«On devait partir à deux, mais il ne restait qu'une place sur le bateau. Alors on a tiré au sort et c'est tombé sur moi». C'est le hasard qui fait débarquer Ida sur l'île de Tristan, un bout de terre accroché à son volcan quelque part entre l'Afrique et le Brésil. La traversée depuis Le Cap a duré sept jours, et le prochain bateau ne sera pas là savant plusieurs semaines. C'est dire si le séjour à Tristan est une expérience qui engage, non un simple voyage que l'on fait pour assouvir sa soif d'exotisme.
Ida partage au fil des jours la vie d'une communauté soudée par le travail, l'entraide et l'esprit de famille – on est tous un peu parents à Tristan, «l'île des sept familles». Ida apprend à se rendre utile et consacre ses moments libres au dessin. «La page est blanche. Tout est possible. Non. Tout semble possible. Mais, ça, je ne l'ai su qu'après».
L'isolement de Tristan fait de la vie sur l'île la quintessence de l'expérience insulaire. Ida perd peu à peu ses repères. Ses certitudes s'embrument. Le temps, l'espace, l'identité : les amarres se détachent les unes après les autres. «L'attente. Encore elle, celle qui nous oblige à confondre l'instant avec la durée et la durée avec l'éternité». Et c'est dans cette dépossession que va surgir la passion. Fulgurante, absolue, sublime : forcément extrême.

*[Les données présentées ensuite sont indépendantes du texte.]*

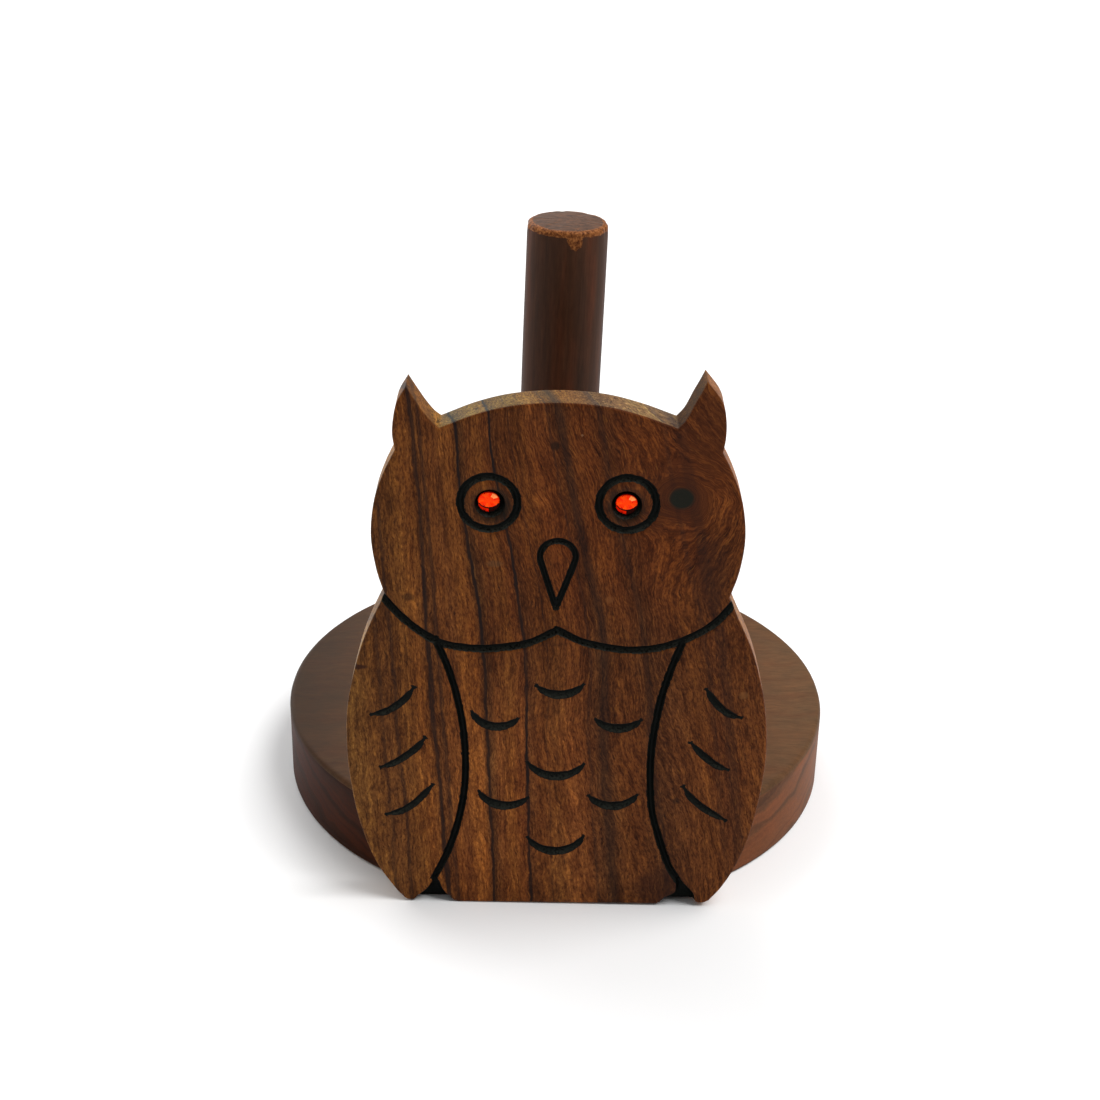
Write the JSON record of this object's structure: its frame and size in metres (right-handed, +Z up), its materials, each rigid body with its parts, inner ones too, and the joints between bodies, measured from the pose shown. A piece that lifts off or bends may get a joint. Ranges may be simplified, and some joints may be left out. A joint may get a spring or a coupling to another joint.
{
  "type": "owl-shaped paper roll holder",
  "caption": "Wooden roll holder: a carved owl board stands in front of a thick round base with an upright post that takes a paper roll.",
  "frame": {"origin": "centre of the round base on its underside, on the table", "axes": "+Z up along the object, -Y the way the owl faces, +X to the right as a viewer in front sees it"},
  "size_m": [0.178, 0.1756, 0.1872],
  "materials": {
    "base_wood": "oiled dark rosewood, satin",
    "post_wood": "oiled dark rosewood, satin, worn at the top",
    "board_wood": "polished streaked rosewood, grooves painted black",
    "eye_glass": "clear orange-red stone, polished",
    "nail_steel": "bright wire nail",
    "screw_steel": "zinc plated",
    "wood_filler": "dark matt filler"
  },
  "bodies": {
    "root": {"base_disc": "base_wood", "roll_post": "post_wood", "post_screw": "screw_steel", "owl_board": "board_wood", "eye_gem_left": "eye_glass", "eye_gem_right": "eye_glass", "board_nail_left": "nail_steel", "board_nail_centre": "nail_steel", "board_nail_right": "nail_steel", "nail_filler_left": "wood_filler", "nail_filler_centre": "wood_filler", "nail_filler_right": "wood_filler"}
  },
  "joints": []
}
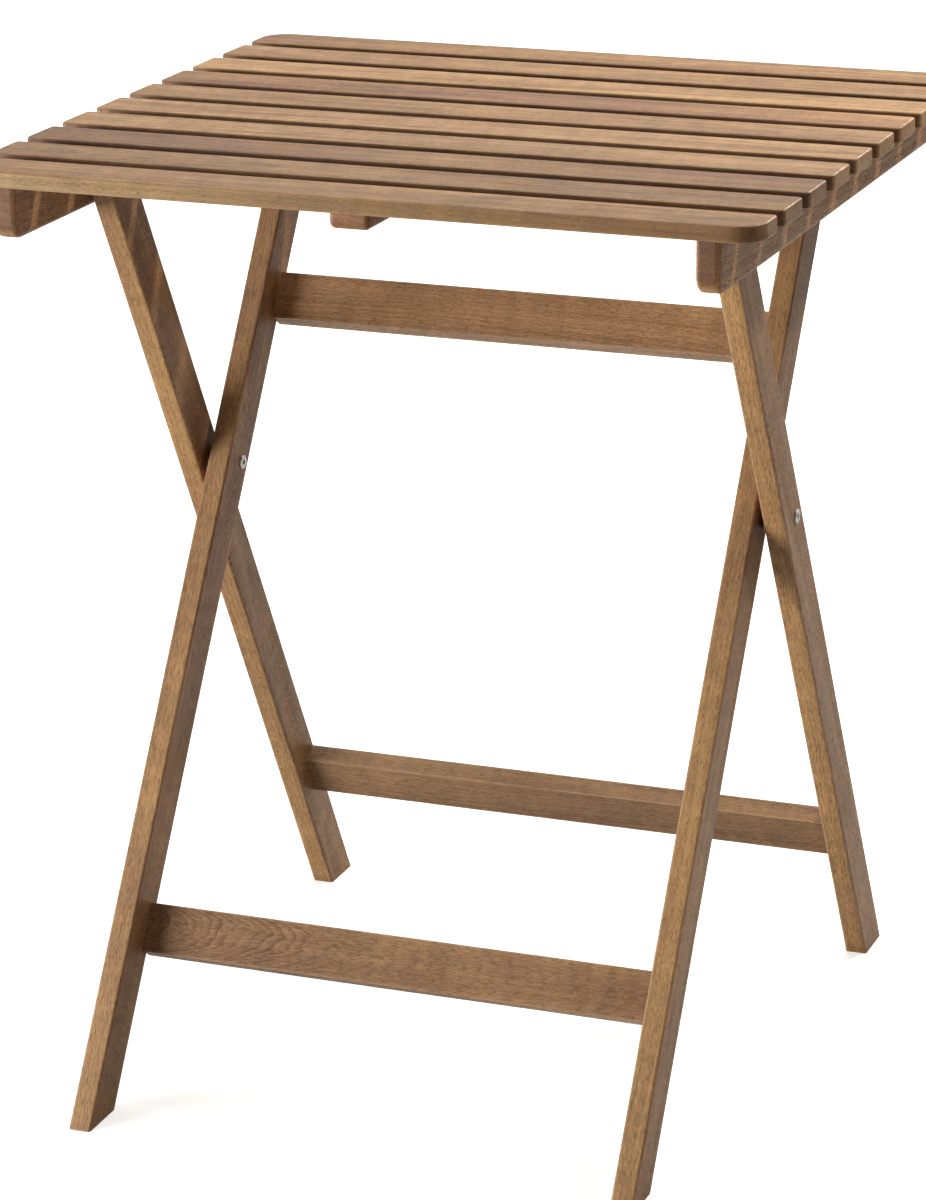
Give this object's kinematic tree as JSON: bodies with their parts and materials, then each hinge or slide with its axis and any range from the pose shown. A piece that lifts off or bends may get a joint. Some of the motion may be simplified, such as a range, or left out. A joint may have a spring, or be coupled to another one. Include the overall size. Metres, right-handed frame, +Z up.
{
  "type": "folding table",
  "caption": "Folding wooden garden table: slatted square top on two crossed leg frames, with the legs and the top folding flat in line.",
  "frame": {"origin": "on the ground, at the middle of the open table's footprint", "axes": "+X along the slats to the right as seen from the front, +Y from the front edge to the back edge, +Z up"},
  "size_m": [0.6, 0.6052, 0.722],
  "materials": {
    "top_wood": "brown-stained acacia, oiled satin",
    "batten_wood": "brown-stained acacia, oiled satin",
    "frame_wood": "brown-stained acacia, oiled satin",
    "dowel_wood": "plain beech, unfinished",
    "screw_steel": "bright zinc-plated",
    "pivot_steel": "bright stainless",
    "spacer_plastic": "black nylon"
  },
  "bodies": {
    "outer_frame": {"left_outer_leg": "frame_wood", "right_outer_leg": "frame_wood", "rear_rail": "frame_wood", "rear_rail_dowels": "dowel_wood", "left_leg_pivot_spacer": "spacer_plastic", "right_leg_pivot_spacer": "spacer_plastic"},
    "inner_frame": {"left_inner_leg": "frame_wood", "right_inner_leg": "frame_wood", "upper_rail": "frame_wood", "upper_rail_dowels": "dowel_wood", "front_rail": "frame_wood", "front_rail_dowels": "dowel_wood", "rest_bar": "frame_wood", "left_leg_pivot_sleeve": "pivot_steel", "right_leg_pivot_sleeve": "pivot_steel", "left_leg_pivot_bolt": "pivot_steel", "right_leg_pivot_bolt": "pivot_steel"},
    "tabletop": {"slat_01": "top_wood", "slat_02": "top_wood", "slat_03": "top_wood", "slat_04": "top_wood", "slat_05": "top_wood", "slat_06": "top_wood", "slat_07": "top_wood", "slat_08": "top_wood", "slat_09": "top_wood", "slat_10": "top_wood", "left_side_batten": "batten_wood", "right_side_batten": "batten_wood", "middle_batten": "batten_wood", "left_batten_screws": "screw_steel", "right_batten_screws": "screw_steel", "middle_batten_screws": "screw_steel", "left_rest_block": "batten_wood", "right_rest_block": "batten_wood", "rest_block_screws": "screw_steel", "left_top_hinge_screw": "screw_steel", "right_top_hinge_screw": "screw_steel", "left_top_hinge_spacer": "spacer_plastic", "right_top_hinge_spacer": "spacer_plastic"}
  },
  "joints": [
    {"name": "top_tilt", "type": "hinge", "parent": "outer_frame", "child": "tabletop", "pos_m": [0, -0.14459, 0.69], "axis": [1, 0, 0], "range_deg": [0, 118]},
    {"name": "leg_scissor", "type": "hinge", "parent": "outer_frame", "child": "inner_frame", "pos_m": [0, 0.00654, 0.43824], "axis": [1, 0, 0], "range_deg": [0, 57.5]}
  ],
  "couplings": [
    {"joint": "leg_scissor", "follows": "top_tilt", "ratio": 0.4872}
  ]
}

Clarence Boulay signe avec «Tristan» un premier roman tendu et puissant. Elle a elle-même passé plusieurs mois sur cette île du bout du monde, une expérience qu'elle a racontée dans un bel article paru dans la revue XXI. Le détour par le roman donne une autre dimension au vécu, déplie ce qui ne serait qu'énuméré dans un carnet de voyage ou un journal de bord. La fiction vient semer le trouble et nimber les faits d'une lumière vacillante. Elle donne à ce livre une profondeur et un vertige que le lecteur, c'est certain, n'oubliera pas.